After swapping city life for the countryside, dog parents Cat and Oli Barker opened dog-friendly glamping and self-catering stays at Catgill Farm and Howgill Lodge in the Yorkshire Dales, quickly discovering the uplifting impact of pets. “It’s great to see the relationships guests have with their dogs when they visit us — dogs have a way of slowing people down,” the couple explains.
“Couples arrive busy, and then the dog needs a walk, so off they go. Before you know it, they’ve spent hours outside together, talking properly, not rushing anywhere.”
This positive impact is something they’ve seen in their own relationship. “Dogs bring you closer in simple ways,” they say. “You’re doing things together without thinking about it — walking, sitting outside, just being in the same space without distractions.
“When you run a business together, it's easy to be ‘on’ all the time, but the dogs don’t care. They just want to be out with you, and that pulls you back into the moment, usually with whatever antics they've been up to!”
Psychotherapist Ness adds that dogs can help us reconnect with a playful side often lost to adult responsibilities. “A pet may reveal a side of your partner you don’t usually see — more relaxed and playful — which can help them feel more at ease with you and encourage that playfulness between you.”
Davina Gordon, who shares her pet dog Paisley with her partner, matches this sentiment: “There’s no doubt that a dog brings responsibility, but for us, Paisley hasn’t taken away from our relationship; if anything, she’s enhanced it.
"When you feel more connected, more present, and ultimately happier as a couple, that naturally has a positive impact on intimacy too.”
Not only has Paisley improved her relationship with her partner, but it's also helped build trust with her son. "It’s softened our home in a way I didn’t expect," she explains.

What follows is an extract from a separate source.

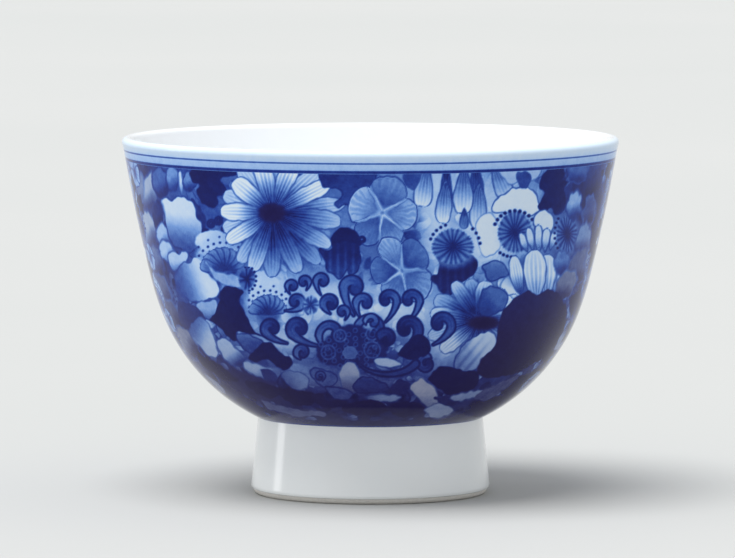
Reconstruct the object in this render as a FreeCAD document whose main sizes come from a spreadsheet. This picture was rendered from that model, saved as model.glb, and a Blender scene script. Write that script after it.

"Our son, who was initially unsure around dogs, now hugs, plays with and cares for her instinctively. Watching that relationship develop has been incredibly special. It’s teaching him empathy, responsibility and a genuine respect for animals."
Tom, despite his struggles with Buster, ultimately agrees. "The downside is pretty small compared to what a dog adds overall," he explains. "If anything, it just makes you laugh more and not take things too seriously. You end up figuring it out together.
"He might occasionally ruin the mood — but he more than makes up for it."